Monday, August 10, 2009

Who Will Personalize Medicine?

There's a lot of excitement in the biomedical community about the potential for "personalized medicine"--the tailoring of a patient's treatment to reflect his or her individual biology. The best known prospect is selecting between drug or dosing alternatives based on a DNA tests that may predict how a person will respond, but there are other ways to improve individual outcomes as well. There have been a few specific commercial drugs with genetic tests so far, notably erbitux and warfarin, with mixed results. Nonetheless, I have no doubt that the researchers are sincere in their hopes for improved treatment.

Unfortunately, the history of the pharmaceutical industry offers less basis for optimism. I've been reading the disturbing book Our Daily Meds, by former New York Times reporter Melody Peterson (Amazon, B&N). This is just one of several recent books documenting the cynical manipulation of the prescription-drug process by Big Pharma in service of their own profits. The list of manipulation techniques is long, including inventing new diseases to be treated by their newest drugs, evading requirements for full disclosure of side effects by advertising by hiring celebrity promoters and funding patient groups focused on individual diseases, flooding the scientific literature with ghost-written articles that favor their drug, encouraging prescriptions for off-label uses, creation and marketing of useless "me too" drugs, and much more.

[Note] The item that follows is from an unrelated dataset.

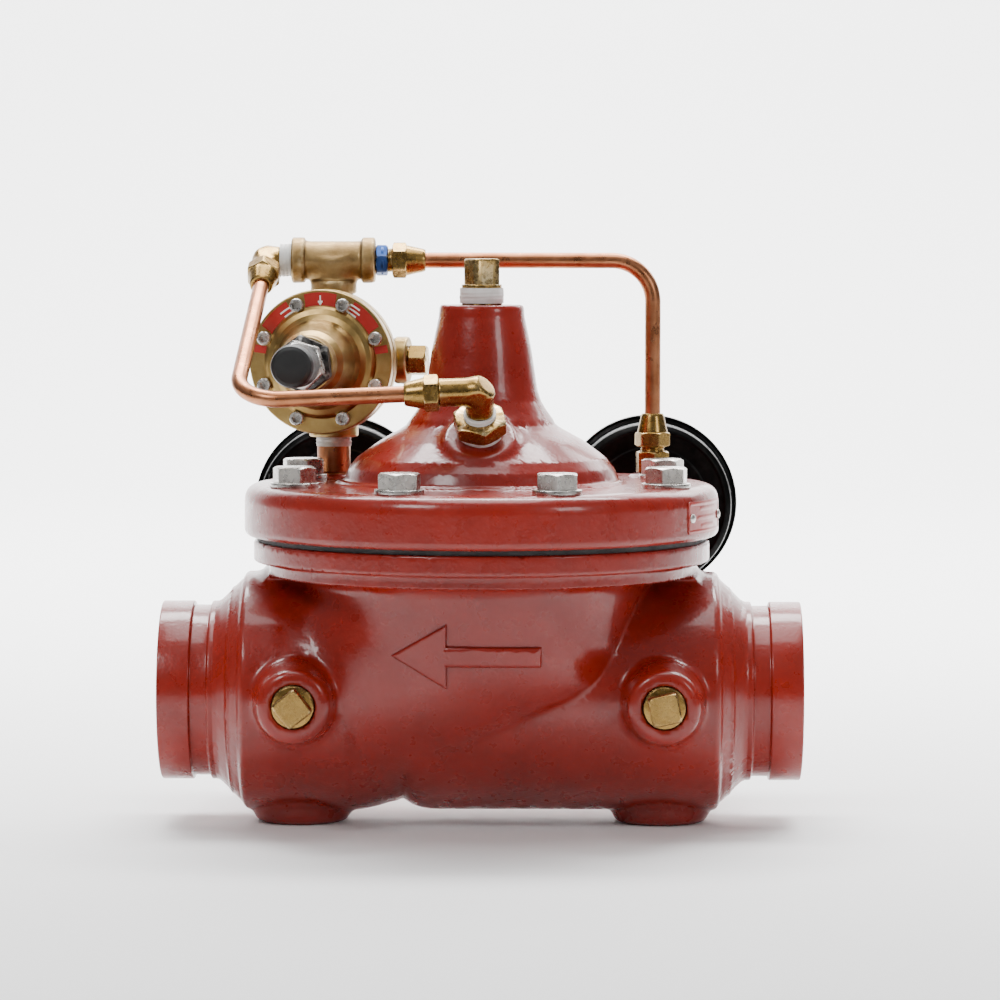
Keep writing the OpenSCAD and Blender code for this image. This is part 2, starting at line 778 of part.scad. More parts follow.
module tee_elbow() {
    run = pilot_x - tee_half - tee_elbow_pos[0];
    color("darkgoldenrod") at_stem() translate(tee_elbow_pos) difference() {
        union() {
            forged_elbow([run - 6.2, 0, 0], tee_elbow_dir * 10, 7);
            rod([run - 7, 0, 0], [run + 10, 0, 0], 6.8);
            rod(tee_elbow_dir * 9, tee_elbow_dir * 14, 6.2);
        }
        rod([-1, 0, 0], [run + 12, 0, 0], 3);
        rod([0, 0, 0], tee_elbow_dir * 16, 2.8);
    }
}

module restriction_fitting() {
    start = pilot_x + tee_half;
    color("royalblue") at_stem() translate([0, pilot_y, tee_z]) difference() {
        union() {
            rod([start - 9, 0, 0], [start + 1, 0, 0], 6.8);
            translate([start + 0.4, 0, 0]) rotate([0, 90, 0]) rotate([0, 0, 15])
                turned_hex(14.3, -start - fitting_end + 0.1 - 2.4);
            rod([-fitting_end - 3, 0, 0], [-fitting_end + 4.4, 0, 0], 6.2);
        }
        rod([start - 12, 0, 0], [-fitting_end + 8, 0, 0], 1.6);
    }
}

module supply_adapter() {
    color("darkgoldenrod") at_stem() translate([supply_x, pilot_y, 0]) difference() {
        union() {
            translate([0, 0, adapter_base - 10]) cylinder(r = npt_quarter - fit, h = 12);
            translate([0, 0, adapter_base]) rotate([0, 0, 8])
                turned_hex(nut_af, adapter_nut_z - adapter_base - 2.5);
            translate([0, 0, adapter_nut_z - 3]) cylinder(r = 6.2, h = 7);
        }
        translate([0, 0, 80]) cylinder(r = 3, h = 60);
    }
}

module supply_tube() {
    corner = [supply_x, pilot_y, tee_z];
    start = [-fitting_end + 5, pilot_y, tee_z];
    finish = [supply_x, pilot_y, adapter_nut_z + 4.6];
    color("peru") at_stem() hollow_path([start, corner, finish], tube_r, tube_wall);
}

module control_tube() {
    start = tee_elbow_pos + tee_elbow_dir * 14.6;
    finish = elbow_pos + unit(control_corner - elbow_pos) * (cover_leg + 4.2);
    color("peru") at_stem() hollow_path([start, control_corner, finish], tube_r, tube_wall);
}

module cover_bushing() {
    color("darkgoldenrod") at_port() difference() {
        union() {
            translate([0, 0, -18]) cylinder(r = npt_three_eighths - fit / 2, h = 16);
            translate([0, 0, -2.4]) rotate([0, 0, 12]) turned_hex(23.8, 8.2);
        }
        translate([0, 0, -20]) cylinder(r = 6.3, h = 40);
    }
}

module cover_elbow() {
    out = unit(control_corner - elbow_pos);
    color("darkgoldenrod") difference() {
        union() {
            at_port() translate([0, 0, -6]) cylinder(r = 6.2, h = 15);
            at_stem() translate(elbow_pos)
                forged_elbow(-13.5 * [0, -sin(port_lean), cos(port_lean)], out * cover_leg, 7);
            at_stem() translate(elbow_pos)
                rod(out * (cover_leg - 1), out * (cover_leg + 3.4), 6.2);
        }
        at_port() translate([0, 0, -8]) cylinder(r = 3, h = elbow_reach + 9);
        at_stem() translate(elbow_pos) rod([0, 0, 0], out * (cover_leg + 5), 2.8);
    }
}

// A flare nut: z = 0 is its open end, and the tube leaves along +z
module flare_nut() {
    difference() {
        union() {
            turned_hex(nut_af, 7.4);
            translate([0, 0, 6.5]) cylinder(r = 7.7, h = 1);
            translate([0, 0, 7.4]) cylinder(r1 = 7.7, r2 = 5.6, h = nut_reach - 7.4);
        }
        translate([0, 0, -1]) cylinder(r = 6.3, h = 6);
        translate([0, 0, -1]) cylinder(r = tube_r + 0.06, h = 30);
    }
}

module flare_nuts() {
    out = unit(control_corner - elbow_pos);
    color("darkgoldenrod") at_stem() {
        translate([-fitting_end, pilot_y, tee_z]) rotate([0, 90, 0]) flare_nut();
        translate([supply_x, pilot_y, adapter_nut_z]) flare_nut();
        multmatrix(frame_at(tee_elbow_pos + tee_elbow_dir * 10, tee_elbow_dir, [1, 0, 0]))
            flare_nut();
        multmatrix(frame_at(elbow_pos + out * cover_leg, out, [0, 1, 0])) flare_nut();
    }
}

// ---------- Gauges ----------

module at_gauge_port(station) {
    at_stem() translate([station[0], boss_face, 0]) rotate([-90, 0, 0])
        rotate([0, 0, station[1]]) children();
}

module gauge_bushings() {
    color("darkgoldenrod") for (station = GAUGES) at_gauge_port(station) difference() {
        union() {
            translate([0, 0, -16]) cylinder(r = npt_half - fit, h = 17);
            translate([0, 0, 0.4]) turned_hex(22, 7);
        }
        translate([0, 0, -20]) cylinder(r = npt_quarter, h = 40);
    }
}

module gauge_nipples() {
    color("darkgoldenrod") for (station = GAUGES) at_gauge_port(station)
        translate([0, 0, -4]) ring(npt_quarter - fit / 2, 4.6, gauge_y + gauge_mid - boss_face - 3);
}

module gauge_elbows() {
    centre = gauge_y + gauge_mid - boss_face;
    color("darkgoldenrod") for (station = GAUGES) at_gauge_port(station)
        translate([0, 0, centre]) difference() {
            union() {
                translate([0, 0, -17]) cylinder(r = 8.6, h = 17);
                translate([0, 0, -17]) cylinder(r = 9.8, h = 5);
                sphere(r = 8.7);
                rotate([90, 0, 0]) cylinder(r = 8.6, h = 17);
                rotate([90, 0, 0]) translate([0, 0, 12]) cylinder(r = 9.8, h = 5);
            }
            translate([0, 0, -20]) cylinder(r = npt_quarter, h = 13);
            translate([0, 0, -8]) cylinder(r = 4.6, h = 8);
            rotate([90, 0, 0]) translate([0, 0, 7]) cylinder(r = npt_quarter, h = 20);
            rotate([90, 0, 0]) cylinder(r = 4.6, h = 10);
        }
}

// The threaded socket of each gauge, with the coiled pressure tube and movement brazed to it
module gauge_sockets() {
    color("goldenrod") for (station = GAUGES) at_gauge(station) {
        difference() {
            union() {
                translate([-7, 20, gauge_mid - 7]) cube([14, 46, 14]);
                translate([0, 65, gauge_mid]) rotate([-90, 0, 0])
                    cylinder(r = npt_quarter - fit, h = 10);
            }
            translate([0, 25, gauge_mid]) rotate([-90, 0, 0]) cylinder(r = 2, h = 60);
        }
        translate([0, 0, gauge_mid - 4]) rotate([0, 0, 100]) rotate_extrude(angle = 250)
            translate([26, 0]) square([2.4, 8]);
        translate([-10, -6, gauge_mid - 6]) cube([20, 27, 4]);
        translate([0, 0, gauge_mid - 3]) cylinder(r = 1.4, h = 12.4);
    }
}

module gauge_case(station) {
    r = gauge_case_r;
    color([0.06, 0.06, 0.06]) at_gauge(station) difference() {
        rotate_extrude() polygon([
            [0, 0], [r - 3, 0], [r - 1, 1], [r, 3], [r, 24.5], [r + 2.5, 25], [r + 2.5, 27],
            [r - 1.6, 27], [r - 1.6, 1.8], [0, 1.8]
        ]);
        translate([-7.1, 30, gauge_mid - 7.1]) cube([14.2, 40, 14.2]);
    }
}

module gauge_dial(station) {
    color("white") at_gauge(station) translate([0, 0, 21]) ring(gauge_case_r - 2, 2, 0.8);
}

// The pointer at rest lies on the zero mark, low on the left of the dial
module gauge_pointer(station) {
    color("black") at_gauge(station) translate([0, 0, 22.6]) rotate([0, 0, -45]) {
        difference() {
            cylinder(r = 3.6, h = 1.6);
            translate([0, 0, -1]) cylinder(r = 1.45, h = 2.2);
        }
        linear_extrude(0.8) polygon([[-1.4, 3], [1.4, 3], [0.5, 32], [-0.5, 32]]);
        linear_extrude(0.8) polygon([[-1.2, -3], [1.2, -3], [2.2, -11], [-2.2, -11]]);
    }
}

module gauge_bezels() {
    r = gauge_case_r;
    color([0.06, 0.06, 0.06]) for (station = GAUGES) at_gauge(station) rotate_extrude() polygon([
        [r + 2.6, 23.6], [r + 3.4, 23.6], [r + 3.4, 30], [r + 2, 31.5], [r - 3.5, 30.6],
        [r - 3.5, 29.1], [r + 2.6, 29.1]
    ]);
}

module gauge_lenses() {
    color([0.9, 0.95, 1, 0.4]) for (station = GAUGES) at_gauge(station)
        translate([0, 0, 27.05]) cylinder(r = gauge_case_r + 2.4, h = 2);
}

module inlet_gauge_case() {
    gauge_case(GAUGES[0]);
}

module inlet_gauge_dial() {
    gauge_dial(GAUGES[0]);
}

module inlet_gauge_pointer() {
    gauge_pointer(GAUGES[0]);
}

module outlet_gauge_case() {
    gauge_case(GAUGES[1]);
}

module outlet_gauge_dial() {
    gauge_dial(GAUGES[1]);
}

module outlet_gauge_pointer() {
    gauge_pointer(GAUGES[1]);
}

valve_body();
seat_ring();
seat_o_ring();
lower_bearing();
stem();
disc_guide();
seat_disc();
disc_retainer();
diaphragm();
diaphragm_washer();
stem_nut();
main_spring();
cover_bearing();
cover();
cover_bolts();
cover_washers();
side_plugs();
top_plug();
thread_tape();
nameplate();
nameplate_rivets();
pilot_body();
pilot_seat();
pilot_poppet();
pilot_diaphragm();
pilot_diaphragm_plate();
pilot_spring();
pilot_spring_button();
pilot_bonnet();
pilot_screws();
pilot_jam_nut();
pilot_adjusting_screw();
pilot_screw_cap();
pilot_label();
pilot_side_plug();
pilot_outlet_nipple();
tee_nipple();
tee();
tee_elbow();
restriction_fitting();
supply_tube();
supply_adapter();
control_tube();
cover_bushing();
cover_elbow();
flare_nuts();
gauge_bushings();
gauge_nipples();
gauge_elbows();
gauge_sockets();
gauge_bezels();
gauge_lenses();
inlet_gauge_case();
inlet_gauge_dial();
inlet_gauge_pointer();
outlet_gauge_case();
outlet_gauge_dial();
outlet_gauge_pointer();
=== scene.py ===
"""The looks of the pressure reducing valve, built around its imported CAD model.

Lengths in the shape code are millimetres, measured from the foot of the stem's axis. piece() turns
them into metres in the row frame. Cast pieces are distance fields; the others are turned or swept.
"""
import json
import math

import bmesh
import bpy
import numpy as np
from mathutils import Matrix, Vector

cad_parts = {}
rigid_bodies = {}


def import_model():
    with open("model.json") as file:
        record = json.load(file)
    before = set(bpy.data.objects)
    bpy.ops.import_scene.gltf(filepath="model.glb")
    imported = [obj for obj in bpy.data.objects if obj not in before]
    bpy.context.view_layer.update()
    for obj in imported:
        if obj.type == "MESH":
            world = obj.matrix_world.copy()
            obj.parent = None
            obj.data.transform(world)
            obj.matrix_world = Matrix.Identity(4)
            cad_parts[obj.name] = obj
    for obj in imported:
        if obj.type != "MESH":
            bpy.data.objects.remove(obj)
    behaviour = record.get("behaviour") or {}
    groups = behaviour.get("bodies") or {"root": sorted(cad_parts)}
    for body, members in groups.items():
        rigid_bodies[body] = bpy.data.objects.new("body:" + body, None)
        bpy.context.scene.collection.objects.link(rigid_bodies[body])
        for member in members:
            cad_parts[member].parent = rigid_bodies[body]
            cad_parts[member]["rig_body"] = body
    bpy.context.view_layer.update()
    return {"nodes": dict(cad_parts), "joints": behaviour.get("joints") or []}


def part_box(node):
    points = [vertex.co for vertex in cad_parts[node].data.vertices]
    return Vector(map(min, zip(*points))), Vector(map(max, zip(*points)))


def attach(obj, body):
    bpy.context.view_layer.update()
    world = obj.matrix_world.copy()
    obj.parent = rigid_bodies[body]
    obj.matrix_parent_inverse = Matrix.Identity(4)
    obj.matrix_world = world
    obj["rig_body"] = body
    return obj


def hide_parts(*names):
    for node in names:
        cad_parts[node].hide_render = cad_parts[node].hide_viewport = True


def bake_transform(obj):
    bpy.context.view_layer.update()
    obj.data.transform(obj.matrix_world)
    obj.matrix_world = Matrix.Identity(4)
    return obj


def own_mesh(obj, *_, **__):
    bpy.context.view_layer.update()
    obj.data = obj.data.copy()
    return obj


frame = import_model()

import openvdb
from mathutils import Matrix, Vector

MM = 0.001
SEED = 7
SHARP = 35


# ---------- Places read from the frame ----------

def middle(node):
    """The middle of a CAD node's box, in millimetres from the stem."""
    low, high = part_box(node)
    return (np.array(low + high) / 2 - STEM) / MM


def extent(node, axis):
    """A CAD node's lowest and highest coordinate on one axis, in millimetres from the stem."""
    low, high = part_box(node)
    return (low[axis] - STEM[axis]) / MM, (high[axis] - STEM[axis]) / MM


def joint_axis(name):
    return np.array(next(j["axis"] for j in frame["joints"] if j["name"] == name), float)


def travel(name):
    """A sliding joint's longest move from rest, in metres."""
    return max(abs(v) for v in next(j["range_m"] for j in frame["joints"] if j["name"] == name))


stem_low, stem_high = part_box("stem")
STEM = np.array([(stem_low.x + stem_high.x) / 2, 0.0, 0.0])

END_X = extent("valve_body", 0)[1]
FOOT_Z = extent("valve_body", 2)[0]
BODY_TOP = extent("valve_body", 2)[1]
COVER_BASE, COVER_TOP = extent("cover", 2)
COVER_R = extent("cover", 0)[1]
FLANGE_TOP = extent("cover_washers", 2)[0] + 0.3
WASHER_TOP = extent("cover_washers", 2)[1]
HEAD_TOP = extent("cover_bolts", 2)[1]
PLUG_FACE = 80.0
PORT_X = 89.5
PILOT = np.array([*middle("pilot_outlet_nipple")[:2], middle("pilot_jam_nut")[2]])
PILOT_AXIS = joint_axis("pilot_screw_turn")
TEE = np.array([PILOT[0], PILOT[1], middle("restriction_fitting")[2]])
SUPPLY = middle("supply_adapter")
COVER_PORT = np.array([0.0, -50.0, 134.5])
PORT_LEAN = math.radians(38)
TUBE_R = 4.0
NUT_FLATS = 15.9
BOLT_CIRCLE = 98.4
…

The take-home message is that the pharmaceutical companies rarely limit their sales to patients who would truly benefit from them, which is what personalized medicine really requires. In fact, the companies have taken many opportunities to extend their drugs to diseases in which studies have shown little benefit, to downplay or deny side effects, and to open their markets to include new. unstudied populations. They also tolerate the fact that many recipients don't benefit from the drug they pay for.

Personalized medicine would demand the opposite, shrinking the market for each drug to those who actually respond. At the same time, the complexity and expense of clinical trials that subdivide the patients into subgroups will be much higher. It seems unrealistic to expect our current commercial and regulatory system to rise to this challenge without some major changes.